The BBC’s version of All Creatures Great & Small

Viacom-owned UK network Channel 5 has commissioned a new adaptation of author James Herriot’s All Creatures Great & Small, to be coproduced with PBS in the US.

Wolf Hall producer Playground Entertainment will make an initial series of six episodes plus a Christmas special. US pubcaster PBS’s Masterpiece strand will coproduce, with All3Media International distributing and the production receiving funding and support from Screen Yorkshire.

The project, C5’s most significant drama commission since it returned to the genre, is one of several scripted programmes in development, according to the UK broadcaster.

All Creatures Great & Small will shoot on location in Yorkshire, England. Next year is the 50th anniversary of the original publication of veterinary surgeon and writer Herriot’s much-loved books, which were previously adapted by the BBC as a comedy drama series that ran between 1978 and 1990.

C5 is also home to the factual series The Yorkshire Vet, which is set in Herriot’s original veterinary practice.

With the commissions of Cold Call and 15 Days, plus a number of other scripted series in development, the announcement marks the next development in the drama strategy initiated by C5 director of programmes Ben Frow last year.

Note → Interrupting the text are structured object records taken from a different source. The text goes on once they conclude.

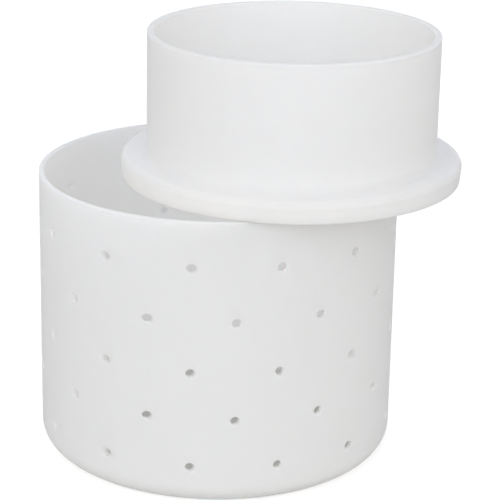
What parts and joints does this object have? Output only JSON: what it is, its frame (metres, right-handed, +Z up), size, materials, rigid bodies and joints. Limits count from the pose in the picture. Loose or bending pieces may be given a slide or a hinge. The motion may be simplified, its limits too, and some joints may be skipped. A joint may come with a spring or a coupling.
{
  "type": "cheese mold",
  "caption": "Round draining cup with staggered holes in its wall and floor, and a loose flanged follower with an open collar that presses the curd.",
  "frame": {"origin": "centre of the cup's underside, on the ground plane", "axes": "+Z up along the cup's axis, +X to the side that the follower is moved to, -Y to the front"},
  "size_m": [0.1927, 0.1671, 0.1988],
  "materials": {
    "mold_plastic": "natural white, satin, slightly translucent",
    "follower_plastic": "natural white, satin, slightly translucent"
  },
  "bodies": {
    "cup": {"mold": "mold_plastic"},
    "press_plate": {"follower": "follower_plastic"}
  },
  "joints": [
    {"name": "follower_lift", "type": "slide", "parent": "cup", "child": "press_plate", "axis": [0, 0, 1], "range_m": [0, 0.12]}
  ]
}
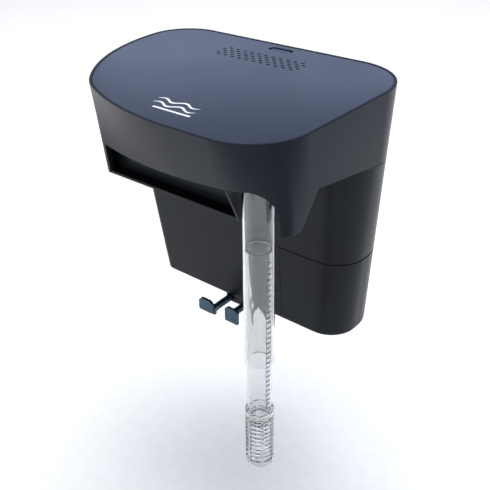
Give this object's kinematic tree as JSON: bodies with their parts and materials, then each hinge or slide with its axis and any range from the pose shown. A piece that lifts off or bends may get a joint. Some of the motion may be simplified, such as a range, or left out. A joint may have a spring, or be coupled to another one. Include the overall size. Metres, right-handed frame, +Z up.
{
  "type": "hang on back filter",
  "caption": "Hang-on-back aquarium filter: D-shaped hood with lift-off lid and outlet slot, tapered tank with pump cup, clear telescopic intake tube and strainer, toothed wall spacers.",
  "frame": {"origin": "middle of the seat face under the outlet chute, where the filter hangs on the tank's rim", "axes": "+Z up, -Y into the aquarium, +Y away from it, +X to the right of someone facing the filter's front"},
  "size_m": [0.266, 0.2183, 0.32],
  "materials": {
    "hood_abs": "satin",
    "lid_abs": "satin",
    "tank_abs": "satin",
    "pump_abs": "satin",
    "petrol_pom": "satin",
    "clear_acrylic": "gloss",
    "spring_steel": "bright",
    "screw_steel": "bright",
    "stator_iron": "laminated",
    "magnet_black": "satin",
    "seal_rubber": "matt",
    "ceramic_white": "matt",
    "filter_foam": "open cell"
  },
  "bodies": {
    "filter_body": {"hood_cover": "hood_abs", "outlet_chute": "tank_abs", "container_shell": "tank_abs", "pump_cup": "tank_abs", "cup_gasket": "seal_rubber", "cup_screws": "screw_steel", "pump_housing": "pump_abs", "motor_base_cap": "pump_abs", "motor_stator": "stator_iron", "lower_bushing": "seal_rubber", "ceramic_shaft": "ceramic_white", "volute_cover": "pump_abs", "upper_bushing": "seal_rubber", "inlet_seal": "seal_rubber", "intake_elbow": "tank_abs", "upper_intake_tube": "clear_acrylic", "elbow_collar": "petrol_pom", "foam_frame_one": "petrol_pom", "foam_frame_two": "petrol_pom", "filter_foam_one": "filter_foam", "filter_foam_two": "filter_foam", "media_basket": "pump_abs", "ceramic_rings": "ceramic_white", "spacer_guides": "tank_abs", "cable_gland": "seal_rubber"},
    "lid": {"lid_panel": "lid_abs", "latch_bracket": "hood_abs", "button_spring": "spring_steel"},
    "button": {"release_button": "petrol_pom"},
    "rotor": {"rotor_magnet": "magnet_black", "impeller_wheel": "petrol_pom"},
    "sliding_tube": {"lower_intake_tube": "clear_acrylic"},
    "strainer": {"intake_strainer": "clear_acrylic"},
    "spacer_left": {"spacer_bar_left": "petrol_pom", "spacer_pad_left": "petrol_pom"},
    "spacer_right": {"spacer_bar_right": "petrol_pom", "spacer_pad_right": "petrol_pom"}
  },
  "joints": [
    {"name": "lid_lift", "type": "slide", "parent": "filter_body", "child": "lid", "axis": [0, 0, 1], "range_m": [0, 0.06]},
    {"name": "button_press", "type": "slide", "parent": "lid", "child": "button", "axis": [0, 0, -1], "range_m": [0, 0.002], "stiffness_N_per_m": 400, "deforming": ["button_spring"]},
    {"name": "tube_slide", "type": "slide", "parent": "filter_body", "child": "sliding_tube", "axis": [0, 0, -1], "range_m": [-0.045, 0.085]},
    {"name": "strainer_pull", "type": "slide", "parent": "sliding_tube", "child": "strainer", "axis": [0, 0, -1], "range_m": [0, 0.02]},
    {"name": "impeller_spin", "type": "hinge", "parent": "filter_body", "child": "rotor", "pos_m": [0.084, 0.08, -0.121], "axis": [0, 0, 1], "continuous": true},
    {"name": "left_spacer_slide", "type": "slide", "parent": "filter_body", "child": "spacer_left", "axis": [0, -1, 0], "range_m": [-0.015, 0.02]},
    {"name": "right_spacer_slide", "type": "slide", "parent": "filter_body", "child": "spacer_right", "axis": [0, -1, 0], "range_m": [-0.015, 0.02]}
  ]
}
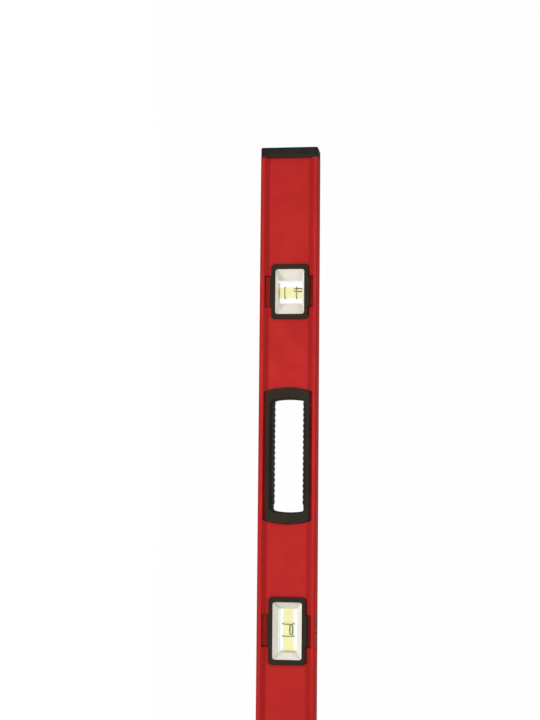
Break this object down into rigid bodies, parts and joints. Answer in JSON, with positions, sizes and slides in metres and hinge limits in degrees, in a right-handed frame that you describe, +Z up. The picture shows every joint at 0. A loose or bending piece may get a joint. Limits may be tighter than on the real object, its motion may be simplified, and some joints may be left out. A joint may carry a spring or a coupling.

The production, commissioned by digital channel controller Seb Cardwell, will be produced by Richard Burrell (New Tricks, Silent Witness).

The executive producers are Colin Callender and Melissa Gallant for Playground, Hugo Heppell for Screen Yorkshire and Rebecca Eaton for Masterpiece on PBS.

Ben Vanstone (The Last Kingdom) is lead writer and executive producer and Brian Percival (Downton Abbey) is the lead director.

Since their first publication in 1970, the books of James Alfred Wight, published under the pen name James Herriot, have held a special place in people’s hearts throughout the world, C5 said.

Chronicling the heartwarming and humorous adventures of a young country vet, the books introduced readers to his unconventional mentor and the cast of farmers and townsfolk who lived and worked in the Yorkshire Dales in the 1930s.